Another source of dissatisfaction in the intelligence community is the Government’s inability to understand how the system works and the limits to which it can be pushed.
Few Australians will have forgotten the Government’s belittling of Mick Keelty after the 2004 Madrid train bombings, when he quite reasonably observed in public that Australia’s involvement in Iraq could heighten the risk of such attacks here. Foreign Minister Alexander Downer outrageously likened him to an al-Qaeda propagandist and General Peter Cosgrove, then Chief of the Defence Force, appeared in full uniform alongside his Minister to refute what Keelty had said.
This hit the AFP hard.
Its officers are dreadfully overworked (one died on the job during the Haneef investigation) and are expected to take on new tasks at short notice from overseas peacekeeping missions to helping with the Government’s newfound interest in Aboriginal wellbeing in the Northern Territory.
Many remember a Weekend Australian Magazine cover story on Commissioner Keelty in May 2006, which elicited a raft of letters. One highlighted the fact that the Government was compromising the integrity of key officials. ‘When a senior public servant is made to publicly express regrets for telling the truth, we have come to a sorry pass,’ the correspondent wrote.
This left Keelty seriously wounded in the eyes of his staff. Many still feel he should have forced both the Prime Minister and Downer to apologise by threatening to resign. He didn’t and now he’s seen to lack the will to stop the Government from misusing his organisation.

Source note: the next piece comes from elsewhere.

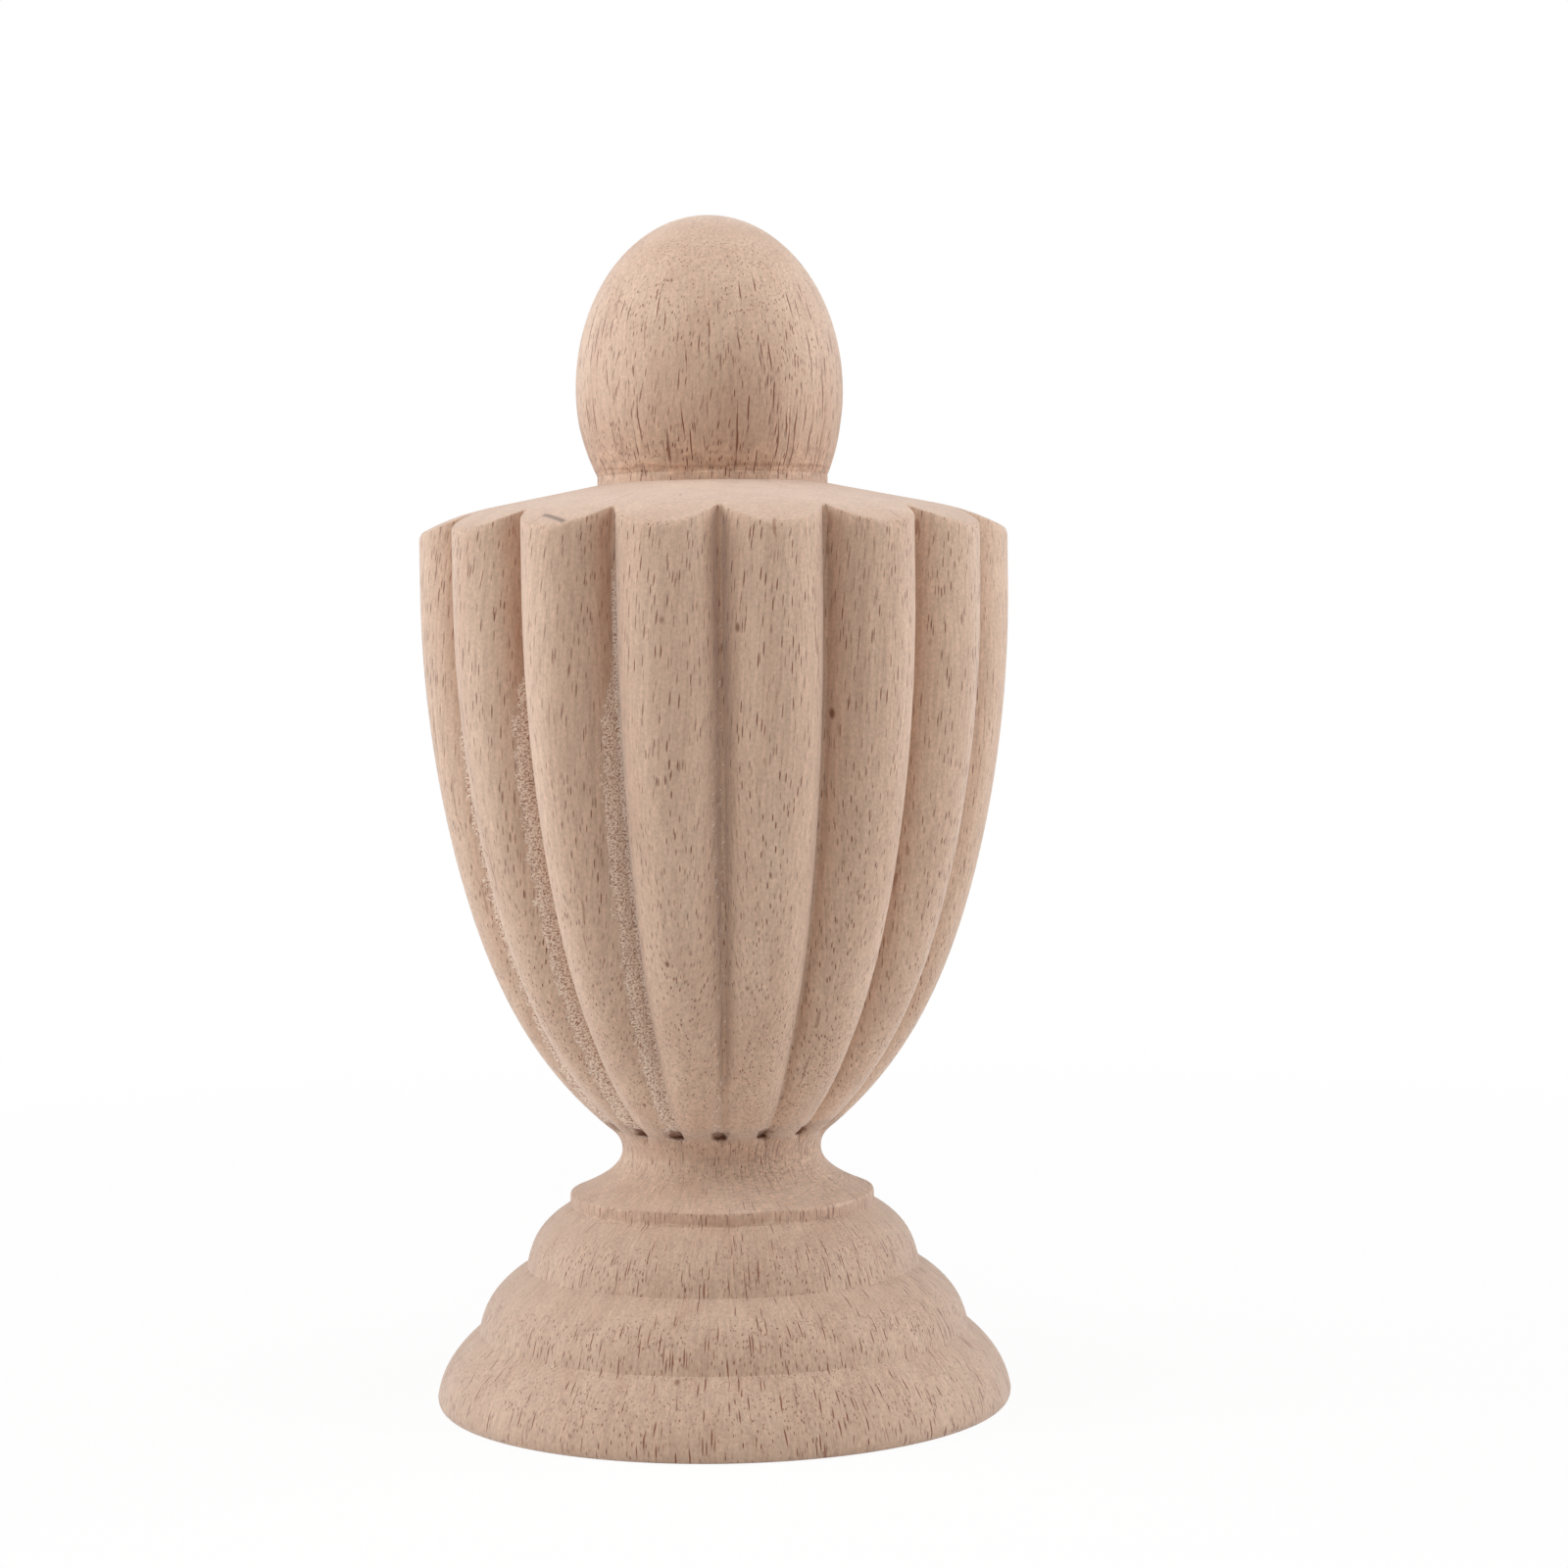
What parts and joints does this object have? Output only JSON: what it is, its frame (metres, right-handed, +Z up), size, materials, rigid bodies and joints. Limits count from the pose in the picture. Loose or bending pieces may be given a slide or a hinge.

Regrettably, some of the AFP’s best people are leaving. In another intelligence agency, staff are hampered by their and the Government’s loss of faith in its leader (which won’t be rectified before the election); and in another, there’s a worrying problem with alcoholism at the top.
Put simply, the Government no longer cares that in a democracy the bureaucratic machine is entrusted to it for the national good, not for its own. Whether the Opposition has any ideas on repairing the system is anybody’s guess.